Bresson utilizes DPs Pasqualino De Santis and Emmanuel Machuel to style a L’Argent into a system of framed motifs. Windows and doors (perhaps most famously in the final shot), meant to signify change, are often shown in restricted, measured portions—not all objects are allowed the same route of passage or transformation. A poster ominously extolling “J’aime en noir” peeks precipitously into the frame, a statement which could invariably be applied to all the characters here, who either consciously or subconsciously migrate frequently to the dark side.

A culture defined by money, and the status symbols which can be obtained by it, is only obtainable when there are those who exist within its grasp, continually tantalized to obtain it, and so goaded to struggle for it despite a complicated social system which makes it nearly impossible to escape the class one is born into.

Disc Review:

Criterion at last adds Bresson’s final masterpiece to the collection (the label now has over half of his filmography) with a newly restored 4K digital transfer.

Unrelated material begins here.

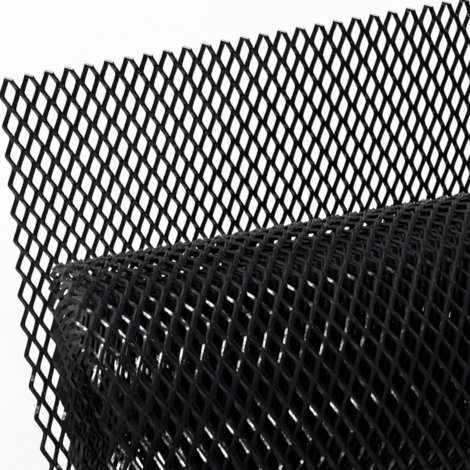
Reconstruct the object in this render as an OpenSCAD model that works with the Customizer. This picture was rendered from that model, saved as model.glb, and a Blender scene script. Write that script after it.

Presented in its original aspect ratio1.66:1, picture and sound quality are ravishing with this release (if L’Argent sometimes feels akin to Pialat, perhaps co-DP Machuel is partially responsible, who worked on 1991’s Van Gogh).

1983 Cannes Press Conference:
Robert Bresson and cast are in attendance for this half hour press conference from the 1983 Cannes Film Festival.

L’Argent, A to Z:
Film scholar James Quandt wrote and narrated this new fifty-minute video essay exploring Bresson and how L’Argent is the pinnacle of the director’s work.

Final Thoughts:

Bresson’s icy stare shows a life sunken into despair and misanthropy, suggesting L’Argent is only funny in a rich man’s world.